The modernizers want laws to regulate life, due process and courts. The
militants say, "No, justice should be simple and swift, not complicated
by due process."
The militants thus make use of the overly sexual, some say decadent, society
projected by the Western media and say that to join globalization is to
become corrupted spiritually. This is the despite the fact that, Hollywood
images aside, most Americans are very religious.
The real debate is between those who want to enjoy the fruits of prosperity
and those who want an austere existence free from sensate temptation of
any kind.
The modernizers want democracy and individual liberty. The militants do
not want freedom. They want people to be told how to dress and whether
or not to grow a beard. And they want a group of wise men, schooled in
the Koran, to dictate how everyone should behave.

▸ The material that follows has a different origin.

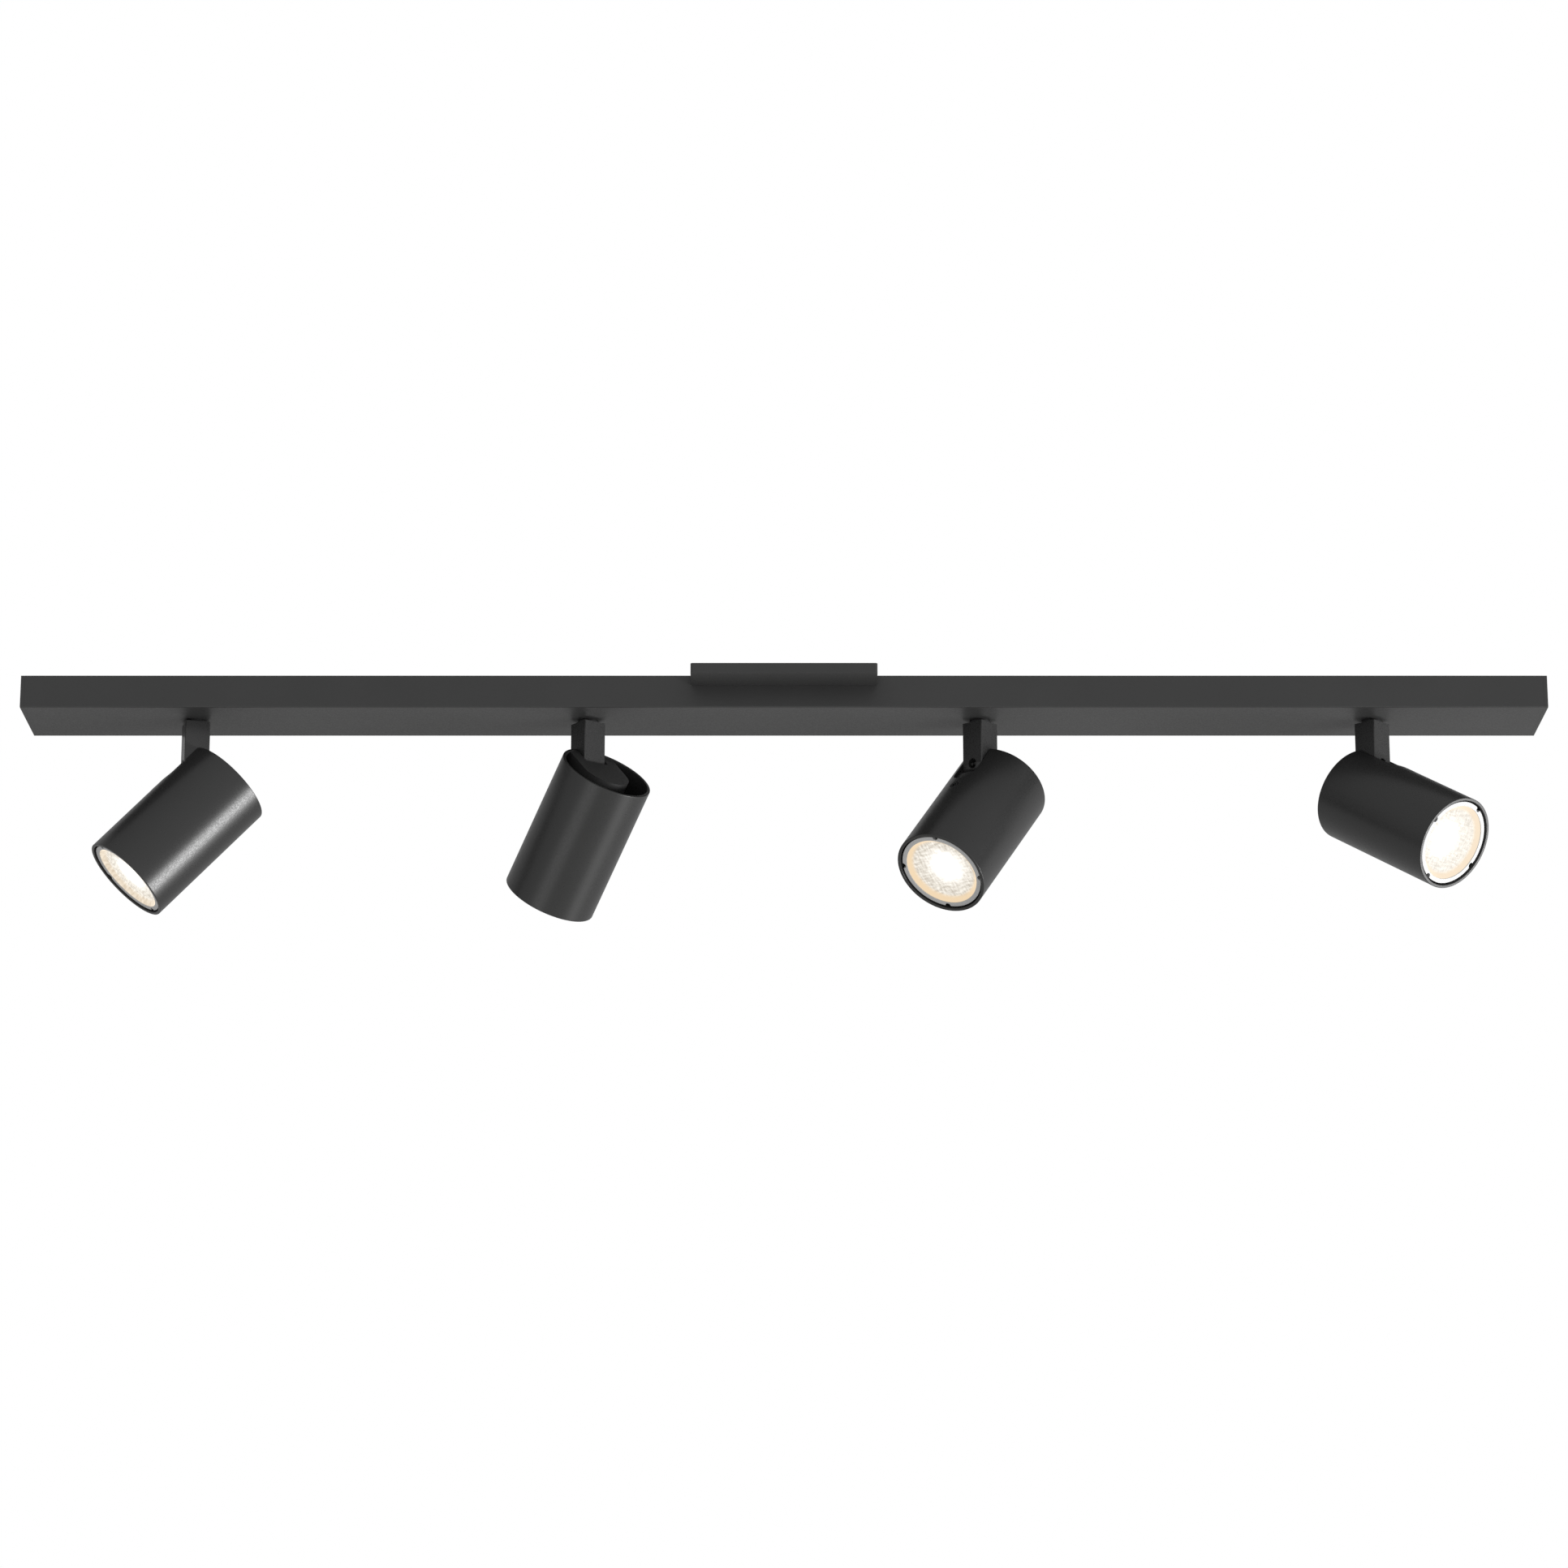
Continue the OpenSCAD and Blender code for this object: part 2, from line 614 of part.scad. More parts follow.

In Pakistan, deregulation of the economy led to the emergence of an entrepreneurial
class. They set up banks and businesses and lived the good life as known
in the West. The others, the poor, only try to eke out an existence on
tiny wages as laborers.
When these people see the affluence, but don't have it, they react by
seeking shelter in the surety of religious submission. They listen to
the clerics who warn of materialist corruption.
Modernizers believe that individual freedom is sanctioned by the Koran,
but the clerics disagree. We say there is no need for the clerics, since
there is a direct relation between God and the individual.
This debate that comes from within Islam itself-though it is stoked by
contact with the Western media-presages, I believe, the kind of reformation
that took place in the Christian church at the time of Martin Luther.